Menyambut tahun baru Islam, tepatnya 1 Muharam, Paguyuban Ki Sapu Jagad
yang beranggotakan mayoritas masyarakat keturunan Jawa di Kota
Sawahlunto, Sumatera Barat, menggelar Grebeg Suro, Senin 4 November
2013. Acara ini dimeriahkan dengan pawai budaya disertai ritual-ritual
kusus dalam pembuatan bahan pawai.
Pawai akan digelar di Kota
Sawahlunto mulai dari pukul 10.00 WIB hingga malam hari. Dalam pawai ini
ada arak-arakan ondel berpakaian adat Minangkabau, Manten Sunatan,
Sepeda Ontel. Sepeda ontel akan dikayuh oleh orang yang berpakaian tempo
dulu. Pawai ini akan diiringi musik tradisional dan Kuda Kepang.
Selain
itu, ada tiga unsur yang wajib ada dalam pawai Grebek Suro ini yaitu
Nasi Tumpeng, Gunungan Buah dan Ingkung. Nasi tumpeng dibuat setinggi
satu meter. Kemudian Gunungan buah setinggi tiga meter dan Ingkung satu
ekor ayam utuh.
“Tumpeng, gunungan buah dan Ingkung tidak
sembarang buat. Ada ritual kusus pada malam hari sebelum pawai,” kata
Iwan, Ketua Paguyuban kepada VIVAnews.com, Senin 4 November 2013.
Ritual
kusus yang dimaksud misalnya nasi tumpeng harus dicuci dengan air dari
tujuh masjid. Kemudian Gunungan buah harus dimulai dengan zikir dan doa
bersama. Dua jenis bahan pawai itu membutuhkan waktu semalam suntuk
untuk menyelesaikannya. Sedangkan Ingkung juga melewati doa tersendiri
dari ketua Paguyuban.
“Ini tidak sebatas acara pariwisata, tapi jauh dari itu mengandung nilai ibadah,” ujar Iwan.
Pawai
akan dimulai dari Kantor Camat Lembah Segar melewati rute Pasar,
Lapangan Segitiga dan berakhir di Lapangan Silo. Di sini, Gunungan Buah
dan Tumpeng akan dibagikan kepada warga sebagai rasa sukur atas nikmat
yang diberikan sang pencipta.
Di lokasi perebutan Gunung buah
ada pameran masakan tradisional yang masih bertahan sejak berabad-abad
silam. Acara akan dilanjutkan dengan penampilan berbagai kesenian
tradisi hingga malam seperti Keroncong, Gamaik dan lainnya.
Kegiatan
ini merupakan yang ketiga kalinya digelar oleh paguyuban Ki Sapu Jagad.

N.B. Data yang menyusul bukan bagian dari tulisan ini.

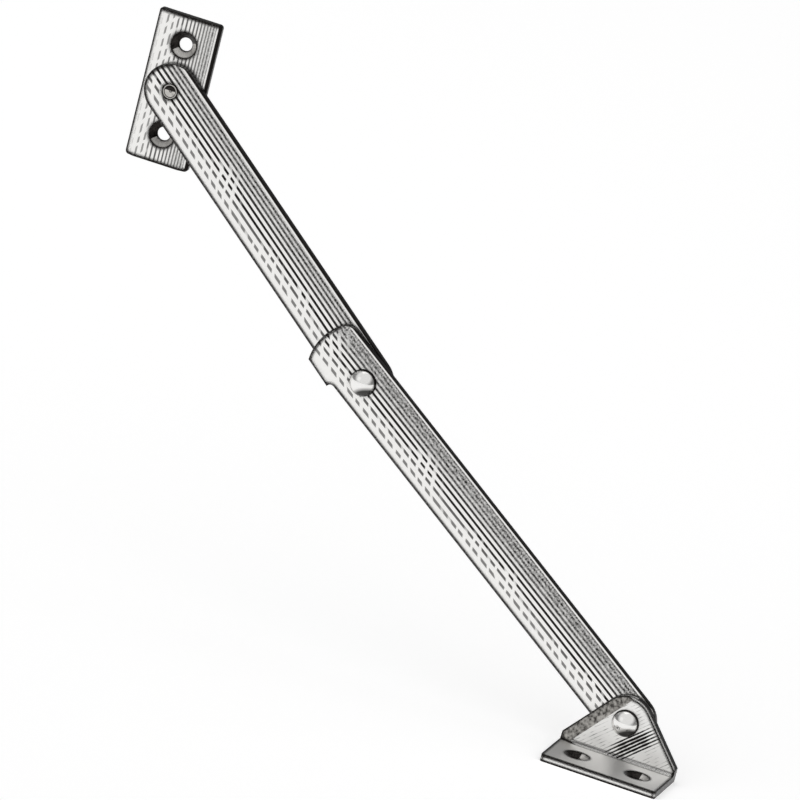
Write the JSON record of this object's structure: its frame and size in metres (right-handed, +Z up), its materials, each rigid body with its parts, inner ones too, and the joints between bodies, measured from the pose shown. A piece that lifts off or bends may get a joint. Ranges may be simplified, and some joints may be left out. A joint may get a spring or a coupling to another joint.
{
  "type": "jointed stay",
  "caption": "Riveted jointed stay: arms fold at an elbow with a stop lug, between a wall plate and an angle bracket, to hold a flap or bottom-hung light open.",
  "frame": {"origin": "middle of the wall plate's back, on the plate pivot's axis", "axes": "+Z up, along the wall plate's long side; +X along the opening, towards the bracket; +Y into the wall"},
  "size_m": [0.2333, 0.0327, 0.1934],
  "materials": {
    "drawn_strip": "bright drawn steel strip, grain along its length",
    "polished_plate": "polished and nickel plated steel",
    "rivet_steel": "bright steel, hammered over",
    "washer_brass": "plain brass"
  },
  "bodies": {
    "wall_side": {"wall_plate": "drawn_strip", "plate_stud": "rivet_steel", "plate_washer": "washer_brass"},
    "upper_arm": {"upper_arm": "drawn_strip", "elbow_washer": "washer_brass"},
    "lower_arm": {"lower_arm": "drawn_strip", "elbow_rivet": "polished_plate", "elbow_burr": "rivet_steel", "bracket_washer": "washer_brass"},
    "bracket": {"bracket": "polished_plate", "bracket_rivet": "polished_plate", "bracket_burr": "rivet_steel"}
  },
  "joints": [
    {"name": "plate_pivot", "type": "hinge", "parent": "wall_side", "child": "upper_arm", "pos_m": [0, -0.00335, 0], "axis": [0, -1, 0], "continuous": true},
    {"name": "elbow", "type": "hinge", "parent": "upper_arm", "child": "lower_arm", "pos_m": [0.08784, -0.00605, -0.07267], "axis": [0, -1, 0], "range_deg": [0, 175]},
    {"name": "bracket_pivot", "type": "hinge", "parent": "lower_arm", "child": "bracket", "pos_m": [0.20224, -0.00875, -0.15337], "axis": [0, -1, 0], "continuous": true}
  ]
}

Paguyuban ini tidak hanya beranggotakan keturunan Jawa. Tapi juga ada
masyarakat keturunan Minangkabau. “Semoga dengan adanya acara ini,
memberi kontribusi pada perkembangan dunia pariwisata Kota Sawahlunto,” kata Iwan.
Pawai Obor di Depok
Tahun
baru Islam 1435 Hijriah juga dirayakan ratusan bocah di Depok. Mereka
menggelar pawai obor dengan berjalan kaki menyusuri sejumlah ruas jalan
di kota tersebut, Senin 4 November 2013.
Haji Isnan Raseukiy,
salah satu panitia acara, mengatakan, acara ini adalah agenda rutin yang
digelar tiap tahun. Tujuannya, ialah memupuk kecintaan para generasi
bangsa untuk lebih mengenal hari besar Islam.
"Banyak anak yang
belum paham dan belum tahu betul tentang tahun baru Islam. Dari sinilah
kami mengajak mereka untuk lebih mengenal dan mendalami ajaran Islam.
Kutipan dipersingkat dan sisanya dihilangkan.